We often observe concentrated sell-offs during illiquid periods, especially when Asian or US investors are asleep, such as during the Asian early morning hours from 00:00 to 08:00. These fluctuations often trigger chain reactions, including liquidations, margin calls, and passive selling, further amplifying the downward momentum.

Merely relying on existing funds without substantial new inflows or the return of FOMO sentiment is insufficient to counteract the aforementioned market behavior.
Definition of Risk Assets
Risk assets refer to financial instruments with a certain level of risk characteristics, including stocks, commodities, high-yield bonds, real estate, and currencies.
In a broad sense, risk assets are any financial securities or investment instruments that are not considered "risk-free." The common feature of these assets is that their prices are volatile, and their value may change significantly over time.
Common types of risk assets include:
Stocks (Equities / Stocks):
Shares of publicly traded companies whose prices are influenced by various factors such as market conditions and company performance, leading to potentially significant price fluctuations.
Commodities:
Physical assets such as crude oil, gold, agricultural products, whose prices are mainly affected by supply and demand dynamics.
High-Yield Bonds:
Bonds offering higher interest rates due to lower credit ratings, but also accompanied by increased default risk.
Real Estate:
Investment in immovable property, the value of which fluctuates with market cycles, economic conditions, and policy changes.
Currencies:
Various currencies in the foreign exchange market, whose prices may rapidly fluctuate due to geopolitical events, macroeconomic data, and policy changes.

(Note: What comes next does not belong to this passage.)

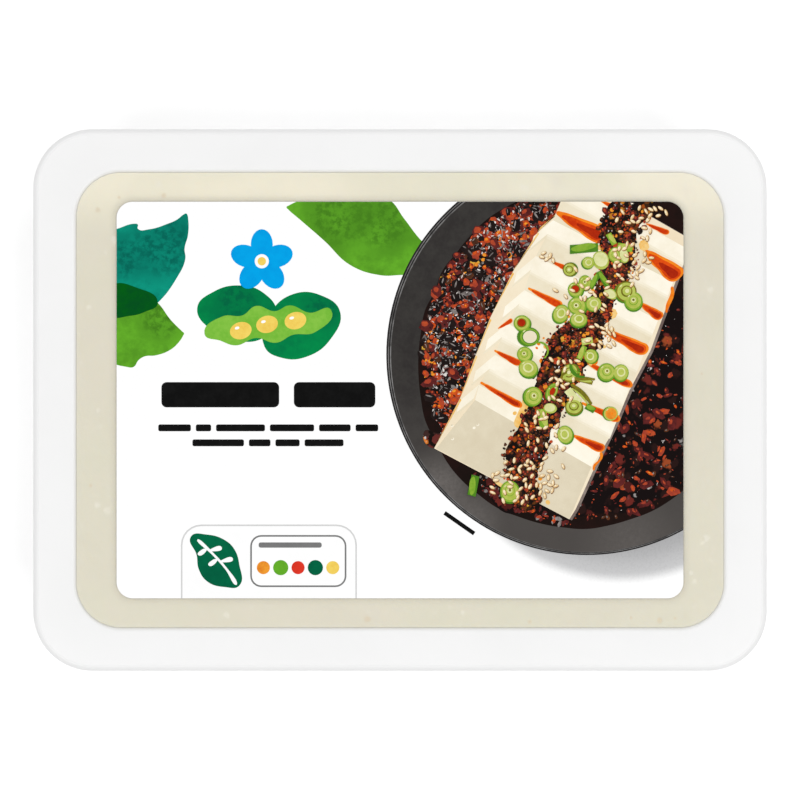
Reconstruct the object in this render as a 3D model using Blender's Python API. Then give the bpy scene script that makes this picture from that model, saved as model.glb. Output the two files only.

Key characteristics of risk assets
Volatility:
Prices of risk assets frequently fluctuate, potentially resulting in both gains and losses.
Return and Risk Coexist:
Generally, the higher the asset's risk, the higher the potential return, but at the same time, the probability of loss is also greater.
High Sensitivity to Market Environment:
The value of risk assets is influenced by various factors, including interest rate changes, macroeconomic conditions, and investor sentiment.